━━━━━ Information supplied

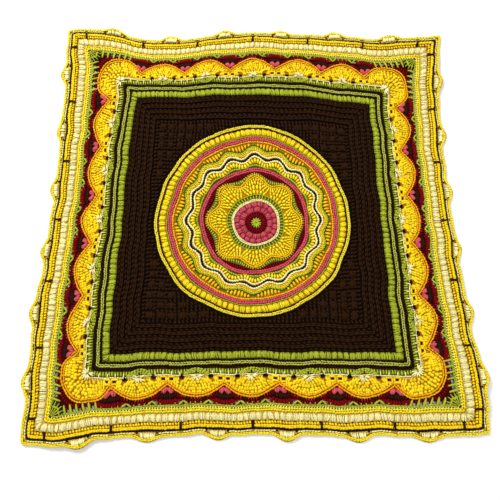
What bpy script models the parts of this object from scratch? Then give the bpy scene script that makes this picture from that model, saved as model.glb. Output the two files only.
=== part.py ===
"""Square crocheted blanket, laid out flat, as one solid.

The cloth is worked in the round: rings of raised rows make a rosette, ribs frame
the field around it, and straight and scalloped rows make the border. Each ring of
the mesh follows one row, and each row has its own height. The open stitches of the
border and of the rosette are cut through. Lengths are in metres, +Z is up, and the
middle of the underside is the origin.
"""

import math
from collections import namedtuple
from itertools import product

import bmesh
import bpy
import numpy as np
from mathutils import Matrix, Vector

MM = 0.001

# The whole cloth, with sizes and places in mm of the even pattern, before it is laid down
LENGTH_OVER_WIDTH = 1.02
SHELL_PITCH = 128.0
LAST_VALLEY = 2.5 * SHELL_PITCH
CORNER_SHELL_RISE = 36.0
EDGE_BUMPS = (78.0, 235.0, 386.0)
EDGE_BUMP_LENGTH = 68.0
EDGE_BUMP_FULLNESS = 1.4
EDGE_BUMP_OUT = {"edging": 7.0, "outer edge": 15.0}
CORNER_PANEL_ROWS = 9
FACES_KEPT = 0.106

# The rounds of the rosette, from the centre out: a lobed round waves in and out
Round = namedtuple("Round", "name radius lobes wave height")
ROUNDS = [
    Round("centre ring", 8.0, 0, 0.0, 6.0),
    Round("crimson round, inner edge", 16.0, 0, 0.0, 4.5),
    Round("crimson round", 21.5, 0, 0.0, 6.0),
    Round("crimson round, outer edge", 27.0, 0, 0.0, 4.5),
    Round("inner bobbles", 34.0, 0, 0.0, 8.0),
    Round("groove between bobbles", 41.0, 0, 0.0, 5.0),
    Round("outer bobbles", 47.5, 0, 0.0, 8.0),
    Round("cream round, inner edge", 54.0, 0, 0.0, 4.8),
    Round("cream round", 58.0, 0, 0.0, 6.0),
    Round("mesh round", 62.0, 0, 0.0, 4.2),
    Round("mesh round, outer edge", 71.0, 0, 0.0, 4.6),
    Round("fans, first row", 82.0, 8, 3.0, 7.0),
    Round("fans, groove", 91.0, 8, 6.0, 5.4),
    Round("fans, second row", 99.0, 8, 8.0, 7.2),
    Round("fan rim, inner side", 104.0, 8, 9.0, 5.8),
    Round("fan rim", 107.5, 8, 9.5, 8.6),
    Round("fan rim, outer side", 111.0, 8, 9.0, 5.2),
    Round("lime scallops", 118.0, 8, 6.0, 6.4),
    Round("crimson fill", 124.0, 8, 2.0, 4.6),
    Round("rose ridge of the inner part", 133.0, 0, 0.0, 7.4),
    Round("groove outside it", 139.0, 0, 0.0, 4.6),
    Round("first ripple", 151.0, 16, 5.5, 7.4),
    Round("first ripple, groove", 161.0, 16, 6.0, 4.6),
    Round("second ripple", 171.0, 16, 6.0, 8.0),
    Round("second ripple, groove", 181.0, 16, 6.0, 4.6),
    Round("third ripple", 191.0, 16, 4.5, 7.4),
    Round("rose ridge, inner side", 202.0, 0, 0.0, 4.8),
    Round("rose ridge", 209.0, 0, 0.0, 8.2),
    Round("rose ridge, outer side", 216.0, 0, 0.0, 4.8),
    Round("yellow puffs", 228.0, 0, 0.0, 8.6),
    Round("dark line", 238.0, 0, 0.0, 4.6),
    Round("rosette's edge ridge", 242.5, 0, 0.0, 7.6),
    Round("field at the rosette", 247.5, 0, 0.0, 4.0),
]

# The rows that run square, from the field out: a scalloped row swells over each shell
Row = namedtuple("Row", "name half_width corner scallop height")
ROWS = [
    Row("field inside the ribs", 262.0, 3.0, 0.0, 4.0),
    Row("first rib", 269.0, 3.0, 0.0, 6.8),
    Row("first rib, groove", 277.0, 3.0, 0.0, 4.2),
    Row("second rib", 285.0, 3.0, 0.0, 6.8),
    Row("second rib, groove", 293.0, 3.0, 0.0, 4.2),
    Row("third rib", 301.0, 3.0, 0.0, 6.8),
    Row("third rib, groove", 309.0, 3.0, 0.0, 4.2),
    Row("fourth rib", 317.0, 3.0, 0.0, 6.8),
    Row("field edge", 327.0, 3.0, 0.0, 4.2),
    Row("lime puffs", 338.0, 3.0, 0.0, 8.6),
    Row("lime puffs, outer side", 349.5, 3.0, 0.0, 4.4),
    Row("lime chain ridge", 356.0, 3.0, 0.0, 7.0),
    Row("brown row", 364.0, 4.0, 0.0, 4.6),
    Row("lime leaves", 374.0, 10.0, 0.0, 6.4),
    Row("shell base", 382.0, 14.0, 0.0, 4.4),
    Row("shell, first row", 387.0, 26.0, 9.0, 7.2),
    Row("shell, groove", 391.0, 38.0, 18.0, 5.6),
    Row("shell, second row", 394.0, 46.0, 25.0, 7.4),
    Row("shell rim, inner side", 396.5, 52.0, 28.5, 5.8),
    Row("shell rim", 400.0, 55.0, 29.5, 9.0),
    Row("shell rim, outer side", 404.0, 50.0, 29.0, 5.0),
    Row("crimson inside the bobbles", 412.0, 42.0, 22.2, 5.0),
    Row("rose bobbles", 420.0, 34.0, 15.8, 5.4),
    Row("crimson fans", 428.0, 26.0, 9.6, 5.6),
    Row("crimson row", 436.0, 18.0, 4.2, 5.6),
    Row("lime row", 447.0, 3.0, 0.0, 4.4),
    Row("lime and yellow join", 453.0, 3.0, 0.0, 5.0),
    Row("yellow row", 458.5, 3.0, 0.0, 6.4),
    Row("cream puffs, inner side", 464.5, 3.0, 0.0, 4.6),
    Row("cream puffs", 474.0, 3.0, 0.0, 8.8),
    Row("cream puffs, outer side", 483.0, 3.0, 0.0, 4.8),
    Row("golden ridge, inner line", 487.0, 3.0, 0.0, 7.8),
    Row("golden ridge, outer line", 495.0, 3.0, 0.0, 7.8),
    Row("dark chain line", 501.0, 3.0, 0.0, 4.4),
    Row("edging", 506.0, 3.0, 0.0, 5.6),
    Row("outer edge", 514.0, 3.0, 0.0, 3.2),
]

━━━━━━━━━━

__Exercise directions__.
From the opening line of the data above through the line that contains "as one solid.", please print each line as it stands and only those lines.

__Correct result__.
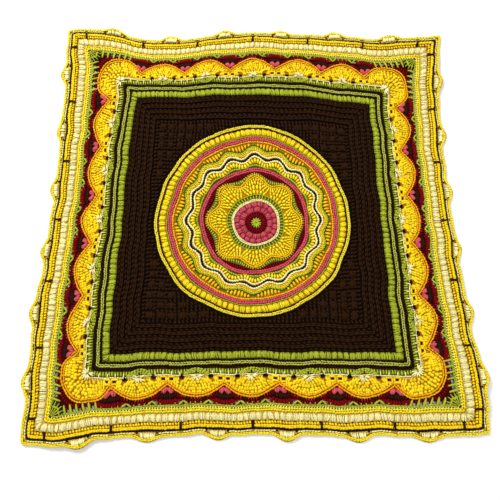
What bpy script models the parts of this object from scratch? Then give the bpy scene script that makes this picture from that model, saved as model.glb. Output the two files only.
=== part.py ===
"""Square crocheted blanket, laid out flat, as one solid.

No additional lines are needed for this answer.